What is the difference between elastic and plastic deformation?
Elastic deformation is reversible: below the yield point, stretched interatomic bonds spring back and the part returns to its original shape when unloaded, following E = σ/ε. Plastic deformation is permanent: above yield, dislocations glide and atomic planes slide past one another, so the part keeps a residual strain after unloading. On the stress-strain curve, the elastic region is the straight line of slope E up to the yield point; beyond it the curve bends over into the plastic region. Engineers usually keep working stress well below yield, using a factor of safety, so parts stay elastic.
How is Young's modulus related to Hooke's law?

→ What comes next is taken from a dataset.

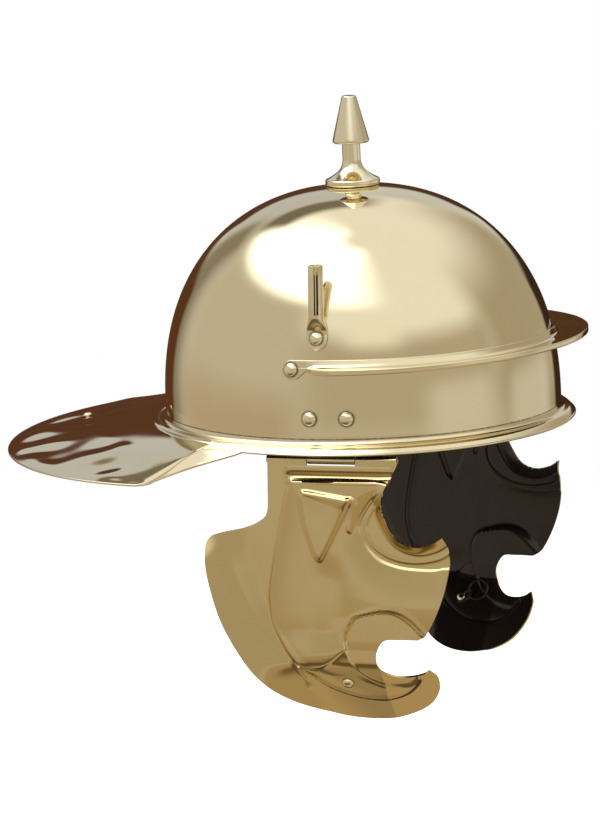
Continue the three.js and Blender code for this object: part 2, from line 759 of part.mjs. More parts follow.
function hingePlate(side) {
  const loops = [];
  const rows = [0.02, 0.2, 0.42, 0.7, 1];
  const columns = 6;
  for (const row of rows) {
    const z = lerp(knuckleRadius * 0.3, hingeBelow + leafHeight, row);
    const outer = [];
    const inner = [];
    for (let i = 0; i <= columns; i += 1) {
      const y = lerp(-leafWidth / 2, leafWidth / 2, i / columns);
      const face = wallFromHinge(y, z) + leafClear;
      outer.push(point(face, y, z));
      inner.unshift(point(face + leafSheet, y, z));
    }
    loops.push([...outer, ...inner]);
  }
  const half = leafWidth / 2;
  let solid = toSolid(loft(loops, true))
    .add(rod(onPin(-half), onPin(half), knuckleRadius))
    .subtract(rod(onPin(-hingeWidth), onPin(hingeWidth), boreRadius));
  const place = hingeMatrix(-1).invert();
  for (const { spot, normal } of hingeSpots(-1)) {
    const local = { spot: spot.clone().applyMatrix4(place), normal: normal.clone().transformDirection(place) };
    solid = solid.subtract(drill(local));
  }
  const geometry = toGeometry(solid);
  return side < 0 ? geometry : mirrored(geometry);
}

function hingeMatrix(side) {
  return new THREE.Matrix4()
    .makeRotationZ(rad(-side * hingeYaw))
    .setPosition(side * hingeSideways, -hingeForward, -hingeBelow);
}

// A strap under the tie rivet, with the eye that holds the ring, on the guard's inner face
function tieBasis() {
  const { spot, normal, forward } = tieFrame();
  const along = forward.clone().applyAxisAngle(normal, rad(tieTurn));
  const basis = new THREE.Matrix4().makeBasis(along, normal.clone().cross(along), normal);
  return basis.setPosition(spot);
}

const strapTop = -sheet - gap;
const ringLevel = strapTop - gap - eyeRadius - eyeWire;

function tieStrap() {
  const plate = new THREE.BoxGeometry(strapLength, strapWidth, strapThickness);
  plate.translate(eyeForward + eyeWire - strapLength / 2, 0, strapTop - strapThickness / 2);
  const eye = new THREE.TorusGeometry(eyeRadius, eyeWire, 6, 12).rotateX(Math.PI / 2);
  eye.translate(eyeForward, 0, ringLevel);
  const hole = { spot: point(0, 0, 0), normal: point(0, 0, 1) };
  const solid = toSolid(plate).add(toSolid(eye)).subtract(drill(hole));
  return toGeometry(solid).applyMatrix4(tieBasis());
}

function tieRing() {
  const ring = new THREE.TorusGeometry(ringRadius, ringWire, 6, 16);
  ring.translate(eyeForward + ringRadius, 0, ringLevel);
  return ring.applyMatrix4(tieBasis());
}

// Assembly
const helmet = new THREE.Group();

function add(group, name, geometry, finish) {
  const piece = new THREE.Mesh(geometry, new THREE.MeshStandardMaterial(finish));
  piece.name = name;
  group.add(piece);
  return piece;
}

function addRivet(group, name, { spot, normal }, head, height, grip) {
  const piece = add(group, name, rivet(head, height, grip), paleBrass);
  piece.position.copy(spot);
  piece.quaternion.setFromUnitVectors(point(0, 0, 1), normal);
  return piece;
}

const lifted = (place, thickness) => ({
  spot: place.spot.clone().addScaledVector(place.normal, thickness),
  normal: place.normal,
});

add(helmet, 'bowl', bowl(), brass);
add(helmet, 'brow_guard', browGuard(), brass);
add(helmet, 'crest_knob', crestKnob(), paleBrass).position.z = bowlHeight + gap;
addRivet(helmet, 'neck_rivet', neckSpot, 2.7, 1.6, sheet);

const tube = plumeTube();
for (const side of [-1, 1]) {
  const word = side < 0 ? 'right' : 'left';
  const plume = add(helmet, `plume_tube_${word}`, side < 0 ? tube.geometry : mirrored(tube.geometry), brass);
  plume.position.copy(tubeSpot(side).spot);
  plume.rotation.z = side * tube.turn;
  const tabGrip = gap + tabThickness;
  addRivet(helmet, `plume_rivet_${word}`, lifted(tubeSpot(side), tabGrip), 3.5, 2.3, sheet + tabGrip);
  const webGrip = gap + sheet;
  addRivet(helmet, `brow_rivet_${word}`, lifted(browSpot(side), webGrip), 3.6, 2.2, sheet + webGrip);
  hingeSpots(side).forEach((place, i) => {
    const name = `hinge_rivet_${i ? 'front' : 'rear'}_${word}`;
    addRivet(helmet, name, place, 3.8, 2.3, sheet + leafClear + leafSheet);
  });

  const hinge = new THREE.Group();
  hinge.position.set(side * hingeSideways, -hingeForward, -hingeBelow);
  hinge.rotation.z = rad(-side * hingeYaw);
  helmet.add(hinge);
  add(hinge, `hinge_plate_${word}`, hingePlate(side), brass);
  const pin = new THREE.CylinderGeometry(pinRadius, pinRadius, hingeWidth, roundSides);
  add(hinge, `hinge_pin_${word}`, pin, paleBrass);
  const sided = (geometry) => (side < 0 ? geometry : mirrored(geometry));
  add(hinge, `cheek_guard_${word}`, sided(cheekGuard()), goldenBrass);
  const frame = tieFrame();
  frame.spot.x *= -side;
  frame.normal.x *= -side;
  addRivet(hinge, `tie_rivet_${word}`, frame, 3.4, 2.1, sheet + gap + strapThickness);
  add(hinge, `tie_strap_${word}`, sided(tieStrap()), lacquered);
  add(hinge, `tie_ring_${word}`, sided(tieRing()), lacquered);
}

export default helmet;
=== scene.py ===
# A Roman legionary helmet in polished brass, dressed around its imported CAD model.
# Metres, +Z up, the face looks along -Y, the wearer's left is +X.
import math

import bmesh
import bpy
import numpy as np
from mathutils import Matrix, Vector
from mathutils.geometry import delaunay_2d_cdt


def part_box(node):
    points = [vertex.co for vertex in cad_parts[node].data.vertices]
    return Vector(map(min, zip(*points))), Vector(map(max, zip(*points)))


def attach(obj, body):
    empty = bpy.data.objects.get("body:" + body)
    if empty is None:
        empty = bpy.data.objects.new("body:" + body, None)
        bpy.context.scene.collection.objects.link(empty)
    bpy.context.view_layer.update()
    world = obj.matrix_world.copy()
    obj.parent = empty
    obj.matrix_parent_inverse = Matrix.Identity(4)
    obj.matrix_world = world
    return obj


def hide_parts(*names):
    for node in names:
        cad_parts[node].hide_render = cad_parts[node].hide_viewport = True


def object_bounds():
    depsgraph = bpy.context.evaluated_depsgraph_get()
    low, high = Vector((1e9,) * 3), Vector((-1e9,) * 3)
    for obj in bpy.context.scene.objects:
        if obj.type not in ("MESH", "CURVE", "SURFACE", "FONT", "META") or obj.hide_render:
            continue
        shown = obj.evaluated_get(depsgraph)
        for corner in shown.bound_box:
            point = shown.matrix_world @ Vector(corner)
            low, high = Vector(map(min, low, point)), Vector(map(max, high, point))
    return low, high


mm = 0.001
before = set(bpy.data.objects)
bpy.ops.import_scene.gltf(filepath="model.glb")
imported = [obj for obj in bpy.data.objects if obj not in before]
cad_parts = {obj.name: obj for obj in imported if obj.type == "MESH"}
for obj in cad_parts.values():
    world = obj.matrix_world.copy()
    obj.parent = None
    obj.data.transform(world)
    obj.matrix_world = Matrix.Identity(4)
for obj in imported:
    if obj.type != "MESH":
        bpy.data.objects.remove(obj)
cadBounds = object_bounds()
print("frame loaded")

# Skull bowl, rim flange and neck guard, raised from one brass sheet
bowlShape = {
    "halfLength": 112,
    "halfWidth": 101.6,
    "height": 126,
    "uprightWall": 5,
    "fullness": 2.28,
    "sheet": 1.2,
    "gap": 0.3,
    "flangeWidth": 7.3,
    "flangeDrop": 3.4,
    "filletRadius": 3.5,
    "beadRise": 0.55,
    "creaseDepth": 0.45,
    "neckWave": 0.9,
    "neckHalfWidth": 143,
    "neckReach": 93.5,
    "neckCornerBack": 70,
    "neckDrop": 15.4,
    "cornerRadius": 5,
    "neckRootBack": 27,
    "rivetInset": 32,
    "crownGap": 0.03,  # radians left open at the crown, closed by a fan
}
browShape = {
    "height": 40,
    "webHeight": 5.2,
    "reach": 18,
    "rise": 3.6,
    "lip": 2,
    "tabRadius": 5.2,
    "tabBack": 1.2,
    "tabCut": 0.985,  # where the tab's round end starts, as a share of its radius
    "flangeEnd": 11,
    "flangeRun": 12,  # how far the flange takes to reach its width
}
knobShape = {
    "baseRadius": 15.1,
    "coneRadius": 10.2,
    "neckRadius": 5,
    "tipRadius": 4,
    "bandTop": 0.062,
    "neckStart": 0.29,
    "coneStart": 0.462,
}
tubeShape = {
    "radius": 4.05,
    "wall": 0.6,
    "top": 38.8,
    "seamWidth": 2.3,
    "seamTurn": 17,
    "start": 12,
    "lean": 7,
    "tabRadius": 5.7,
    "tabThickness": 1.5,
    "forward": 14.6,
    "rivetHeight": 56,
}
hingeShape = {
    "forward": 20.6,
    "sideways": 96.5,
    "below": 8.5,
    "yaw": 5,
    "width": 72,
    "leafWidth": 26.4,
    "leafHeight": 22,
    "leafSheet": 1,
    "leafClear": 0.9,
    "boreRadius": 1.5,
    "knuckleRadius": 2.4,
    "rivetSpacing": 19.8,
    "rivetRise": 22.6,
}
guardShape = {
    "width": 132,
    "height": 150,
    "sheet": 1.2,
    "meshStep": 0.75,
    "panelRise": 0.9,
    "panelFoot": 3.2,
    "panelSlope": 1.6,
    "panelFootSlope": 3.2,
    "panelBelly": 2.1,
    "valleyDepth": 0.8,
    "mouthSlope": 3.4,
    "mouthFloor": 0.3,
    "mouthBrow": 0.5,
    "hingeBulge": 0.9,
    "troughDepth": 1.0,
    "topRidge": 0.6,
    "foldDepth": 0.8,
    "bossRise": 1.7,
    "dropRise": 0.9,
    "fieldRise": 2.2,
    "fieldSlope": 1.1,
    "tailRise": 0.5,
    "eyeLip": 4.6,
    "eyeLipWidth": 5.6,
    "eyeBead": 0.4,
    "handWave": 0.03,
    "rearFlare": 8,
    "lowerFlare": 2.5,
    "flareWidth": 26,
    "bendStart": 110,
    "bendSlope": 0.9,
    "bendRound": 5,
    "hookTurn": 0.38,
    "hookStart": 22,
}
tieShape = {
    "forward": 1.6,
    "down": 124,
    "strapThickness": 1,
    "strapWidth": 5.6,
    "strapLength": 9.4,
    "eyeRadius": 2.3,
    "eyeWire": 0.6,
    "eyeForward": 5.6,
    "turn": 25,
    "ringRadius": 6,
    "ringWire": 0.8,
}
rivetShape = {
    "headRadius": 3.6,
    "headHeight": 2.3,
    "headEdge": 0.2,
    "shankRadius": 1.5,
    "tailRadius": 2.5,
    "tailHeight": 1,
    "grip": 4.9,  # from under the head to the end of the tail
}
# Painted shade: a dark colour mixed into the brass round the rivet heads and along the crease above the rim
# flange, where contact shade falls
paintedShadeShape = {
    "colour": "57482c",
    "reach": 1.5,  # past the edge of a rivet's head
    "overlap": 0.1,
    "creaseLevel": 3.1,
    "creaseHalf": 0.35,
    "creaseStrength": 0.8,
}
sideWords = {-1: "right", 1: "left"}  # the wearer's sides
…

Hooke's law states that force is proportional to extension, F = kx, for small deformations. Young's modulus is the material-level, geometry-independent version of that spring constant: E = σ/ε. The two connect through k = EA/L, where A is cross-sectional area and L is length, so a stiffer material (higher E), a fatter bar (larger A), or a shorter bar (smaller L) all give a stiffer 'spring'. Both descriptions hold only in the linear elastic region; once a material yields, stress is no longer proportional to strain and neither law applies.
What is resilience and how is it calculated?
Resilience is the elastic strain energy a material can store per unit volume without permanent deformation — the area under the stress-strain curve up to the yield point. The modulus of resilience is Ur = σy²/(2E), where σy is yield strength and E is Young's modulus, with units of J/m³ (equivalently Pa). Because E sits in the denominator and σy is squared, spring materials favor high yield strength and moderate modulus: a spring steel with σy ≈ 1,500 MPa and E ≈ 200 GPa stores about 5.6 MJ/m³, far more than mild steel. Resilience differs from toughness, which is the total area under the whole curve to fracture.